Gold was discovered in California in 1848 leading to the largest land migration the world has ever seen. The next ‘gold rush’ may be under way but the migration is to a new technology of trust. Cryptocurrencies, like Bitcoin, Ethereum and Litecoin, are digital currencies based on blockchain technology that have exchange value with fiat currencies. According to Coinbase, a large crypto exchange, there are currently more than 800 cryptocurrencies worldwide. The top 10, including the above, account for most of the capital.

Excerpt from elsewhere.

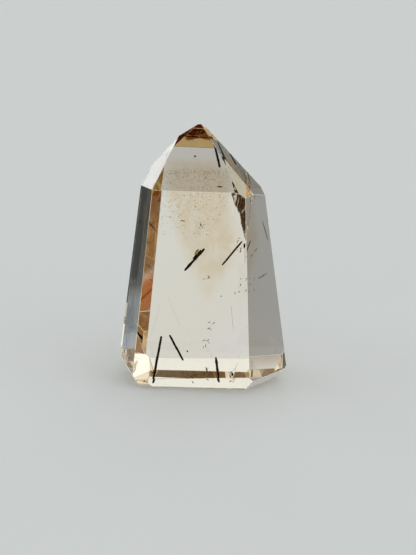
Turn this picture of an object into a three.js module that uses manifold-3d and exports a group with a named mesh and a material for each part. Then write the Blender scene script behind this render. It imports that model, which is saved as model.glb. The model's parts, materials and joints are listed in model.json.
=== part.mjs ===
// Rutilated quartz tower, in millimetres, +Z up, front toward -Y.
//
// A small polished point of clear, faintly smoky quartz that stands on its flat base. Six long
// sides lean in toward a shoulder, six facets and one sliver close the tip, and a narrow bevel
// runs round the base. Dark needles of another mineral are sealed in the stone.
//
// The quartz is one natural piece. It is parted here in two along a slanting plane, so that each
// sealed needle is a solid of its own that lies in a pocket. The origin is the middle of the base.

import * as THREE from 'three';
import { mergeVertices } from 'three/addons/utils/BufferGeometryUtils.js';
import Module from 'manifold-3d';

// Rough block that the facets are ground from, and the grinding block that takes material away.
const roughWidth = 60;
const roughHeight = 55;
const grinderSize = 240;

// A facet is a flat cut. turn: the way it faces, in degrees from the front toward the left.
// lean: how far its outward normal points up, in degrees. reach: its distance from the origin.
const longSides = [
  { name: 'front', turn: 7.5, lean: 5, reach: 8.75 },
  { name: 'left front', turn: 73, lean: 7, reach: 14.15 },
  { name: 'left back', turn: 131.5, lean: 5.5, reach: 13.85 },
  { name: 'back', turn: 180.5, lean: 2.5, reach: 9.65 },
  { name: 'right back', turn: -109.5, lean: 8.5, reach: 14.35 },
  { name: 'right front', turn: -50, lean: 5, reach: 12.85 },
];
const tipFacets = [
  { name: 'front', turn: 7.5, lean: 36.5, reach: 25.75 },
  { name: 'left front', turn: 75, lean: 34, reach: 28.1 },
  { name: 'left back', turn: 127.5, lean: 46.5, reach: 35.25 },
  { name: 'back', turn: 183, lean: 40, reach: 31.6 },
  { name: 'right back', turn: -106, lean: 40, reach: 30.25 },
  { name: 'right front', turn: -59.5, lean: 46, reach: 32.2 },
  { name: 'sliver beside the front facet', turn: -42, lean: 44.5, reach: 31.35 },
];
const baseBevels = [
  { name: 'front', turn: 4, lean: -40.5, reach: 4.85 },
  { name: 'left front', turn: 75.5, lean: -27, reach: 11.1 },
  { name: 'left back', turn: 119, lean: -39, reach: 8.65 },
  { name: 'back', turn: 181.5, lean: -46, reach: 5.2 },
  { name: 'right back', turn: -111, lean: -45, reach: 7.85 },
  { name: 'right front', turn: -50, lean: -45, reach: 7.35 },
];

// Plane that parts the stone through every needle, and the gap kept between touching solids.
const parting = { turn: 0, lean: 9, reach: 4.45 };
const gap = 0.3;

// Needles: two ends, the width across the middle, and how the width varies from the
// first end to the second. A needle has six sides, as its crystals do.
const needleSides = 6;
const even = [0.7, 1, 0.94, 1.04, 0.9, 0.98, 0.62];
const knotted = [0.6, 0.95, 1.2, 0.98, 1.12, 0.9, 1.05, 0.74];
const tapered = [0.5, 0.72, 0.86, 0.9, 1.02, 1.08, 0.8];
const needles = [
  { name: 'needle_centre', from: [-3.05, -3.2, 21.2], to: [0.5, 0.2, 24.5], width: 0.5, swell: knotted },
  { name: 'needle_upper_right', from: [3.75, -0.6, 21.8], to: [7, -3.2, 26.55], width: 0.34, swell: even },
  { name: 'needle_lower_left', from: [-7.15, -2.4, 8.8], to: [-8.6, -5.9, 1.85], width: 0.46, swell: even },
  { name: 'needle_lower_middle', from: [-5.7, -5.2, 9.65], to: [-3.2, -2.6, 4.5], width: 0.44, swell: even },
  { name: 'needle_base_right', from: [2.75, -2.8, 5.15], to: [3.1, -6.4, 2.05], width: 0.46, swell: knotted },
  { name: 'needle_tip', from: [1.88, 2.6, 42.45], to: [2.95, 0.4, 38.3], width: 0.38, swell: tapered },
  { name: 'needle_tip_right', from: [3.9, 2.75, 40.1], to: [5.05, 0.75, 38.8], width: 0.36, swell: even },
];

// Finishes: clear smoky quartz, and the near-black mineral of the needles.
const quartzFinish = { color: 0xd9d3c0, roughness: 0.04, metalness: 0, opacity: 0.45 };
const needleFinish = { color: 0x17110d, roughness: 0.35, metalness: 0.1 };

const wasm = await Module();
wasm.setup();

// A closed three.js shape as a solid that can be joined and cut.
function solidFrom(geometry) {
  geometry.deleteAttribute('normal');
  geometry.deleteAttribute('uv');
  const merged = mergeVertices(geometry, 1e-5);
  const vertProperties = new Float32Array(merged.attributes.position.array);
  const triVerts = new Uint32Array(merged.index.array);
  return new wasm.Manifold(new wasm.Mesh({ numProp: 3, vertProperties, triVerts }));
}

// A solid back as a three.js shape.
function shapeFrom(solid) {
  const mesh = solid.getMesh();
  const geometry = new THREE.BufferGeometry();
  geometry.setAttribute('position', new THREE.BufferAttribute(new Float32Array(mesh.vertProperties), 3));
  geometry.setIndex(new THREE.BufferAttribute(new Uint32Array(mesh.triVerts), 1));
  geometry.computeVertexNormals();
  return geometry;
}

// Unit vector that a facet's flat face looks along.
function outward(facet) {
  const turn = THREE.MathUtils.degToRad(facet.turn);
  const lean = THREE.MathUtils.degToRad(facet.lean);
  const level = Math.cos(lean);
  return new THREE.Vector3(-Math.sin(turn) * level, -Math.cos(turn) * level, Math.sin(lean));
}

// Grinds away everything beyond a plane, given by its outward direction and distance.
function grind(solid, direction, distance) {
  const block = new THREE.BoxGeometry(grinderSize, grinderSize, grinderSize);
  block.translate(0, 0, grinderSize / 2);
  const turned = new THREE.Quaternion().setFromUnitVectors(new THREE.Vector3(0, 0, 1), direction);
  block.applyQuaternion(turned);
  block.translate(direction.x * distance, direction.y * distance, direction.z * distance);
  return solid.subtract(solidFrom(block));
}

// The whole stone, ground from a rough block that stands on the base plane.
function towerSolid() {
  const rough = new THREE.BoxGeometry(roughWidth, roughWidth, roughHeight);
  rough.translate(0, 0, roughHeight / 2);
  let stone = solidFrom(rough);
  for (const facet of [...longSides, ...tipFacets, ...baseBevels]) {
    stone = grind(stone, outward(facet), facet.reach);
  }
  return stone;
}

// A needle, or with extra above zero the pocket that it lies in.
function needleShape(needle, extra) {
  const from = new THREE.Vector3(...needle.from);
  const to = new THREE.Vector3(...needle.to);
  const along = new THREE.Vector3().subVectors(to, from);
  const length = along.length() + 2 * extra;
  const steps = needle.swell.length - 1;
  const profile = [new THREE.Vector2(0, -length / 2)];
  needle.swell.forEach((swell, step) => {
    const radius = (swell * needle.width) / 2 + extra;
    profile.push(new THREE.Vector2(radius, length * (step / steps - 0.5)));
  });
  profile.push(new THREE.Vector2(0, length / 2));
  const shape = new THREE.LatheGeometry(profile, needleSides);
  const turned = new THREE.Quaternion().setFromUnitVectors(new THREE.Vector3(0, 1, 0), along.normalize());
  shape.applyQuaternion(turned);
  const middle = new THREE.Vector3().addVectors(from, to).multiplyScalar(0.5);
  shape.translate(middle.x, middle.y, middle.z);
  return shape;
}

function quartzMesh(name, solid) {
  const material = new THREE.MeshStandardMaterial({ ...quartzFinish, transparent: true, flatShading: true });
  const mesh = new THREE.Mesh(shapeFrom(solid), material);
  mesh.name = name;
  return mesh;
}

function needleMesh(needle) {
  const material = new THREE.MeshStandardMaterial({ ...needleFinish, flatShading: true });
  const mesh = new THREE.Mesh(shapeFrom(solidFrom(needleShape(needle, 0))), material);
  mesh.name = needle.name;
  return mesh;
}

const tower = new THREE.Group();

let stone = towerSolid();
for (const needle of needles) {
  stone = stone.subtract(solidFrom(needleShape(needle, gap)));
}
const forward = outward(parting);
const backward = forward.clone().negate();
tower.add(quartzMesh('quartz_front', grind(stone, backward, -(parting.reach + gap / 2))));
tower.add(quartzMesh('quartz_back', grind(stone, forward, parting.reach - gap / 2)));

for (const needle of needles) {
  tower.add(needleMesh(needle));
}

export default tower;
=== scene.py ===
"""Looks of the rutilated quartz tower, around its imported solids.

The stone stands on a pale studio floor. Lengths below are in millimetres where a name ends in
_mm and in metres elsewhere. +Z is up the tower and -Y is toward its wide front side.
"""

import json
import logging
import math
import random
from collections import Counter
from collections.abc import Callable
from dataclasses import dataclass, replace
from enum import Enum

import bmesh
import bpy
from mathutils import Matrix, Vector, noise

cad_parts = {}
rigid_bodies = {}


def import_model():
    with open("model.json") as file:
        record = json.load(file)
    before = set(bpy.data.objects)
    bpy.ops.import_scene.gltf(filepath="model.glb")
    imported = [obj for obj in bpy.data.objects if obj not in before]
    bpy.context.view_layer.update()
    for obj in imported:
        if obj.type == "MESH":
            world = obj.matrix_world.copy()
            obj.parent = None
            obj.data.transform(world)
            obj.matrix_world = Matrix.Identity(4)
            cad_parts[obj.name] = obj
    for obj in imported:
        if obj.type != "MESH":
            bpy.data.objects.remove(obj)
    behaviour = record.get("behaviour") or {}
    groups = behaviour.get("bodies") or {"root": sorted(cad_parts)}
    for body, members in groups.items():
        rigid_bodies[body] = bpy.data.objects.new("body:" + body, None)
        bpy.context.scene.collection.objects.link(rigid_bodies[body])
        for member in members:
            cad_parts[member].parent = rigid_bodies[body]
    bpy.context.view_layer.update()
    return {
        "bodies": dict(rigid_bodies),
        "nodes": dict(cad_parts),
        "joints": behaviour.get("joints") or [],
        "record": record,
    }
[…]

Bitcoin, the first cryptocurrency, came into being in January 2009 when someone, under the pseudonym, Satoshi Nakamoto, launched an online mathematical algorithm, now known as a blockchain, with the potential of providing anonymity and security to its users. The market capitalization of Bitcoin today is over $40 billion. All cryptocurrencies are valued at over $100 billion. According to Aswath Damodaran, a professor of Finance at the NYU Stern School, one dollar invested in Bitcoin at the beginning of 2012 was worth $1,026 on July 29, 2017.

According to Goldman Sachs in a recent published study, “Today, transactions are verified by a central authority – like a government or a credit card clearinghouse. Blockchain applications could replace these centralized systems with decentralized ones, where verification comes from the consensus of multiple users.” According to a recent Wired article, Bitcoin’s promise is that it can supplant national currencies and financial institutions and execute seamless financial transactions. According to Don Tapscott, a Harvard adjunct professor, business executive, author and speaker, it is the technology most likely to have the greatest impact on the next few decades – not social media, not AI, not robotics, but the underlying technology of digital currencies called the blockchain.

Still, contrary reports abound. According to Brett Arends of Marketwatch, China’s recent regulation of cryptocurrencies may be the first move that will reverse their upward trend. According to a recent Los Angeles Times column, in spite of its recent rise close to $5,000, Bitcoin is still a “dumb investment.”

Legendary investor Howard Marks initially came out with a negative report on Bitcoin, but recently has said that his view is evolving. According to a writer for Forbes, “There is no blockchain dot.com-style stock market frenzy yet, but it will come and understanding it will be very valuable.”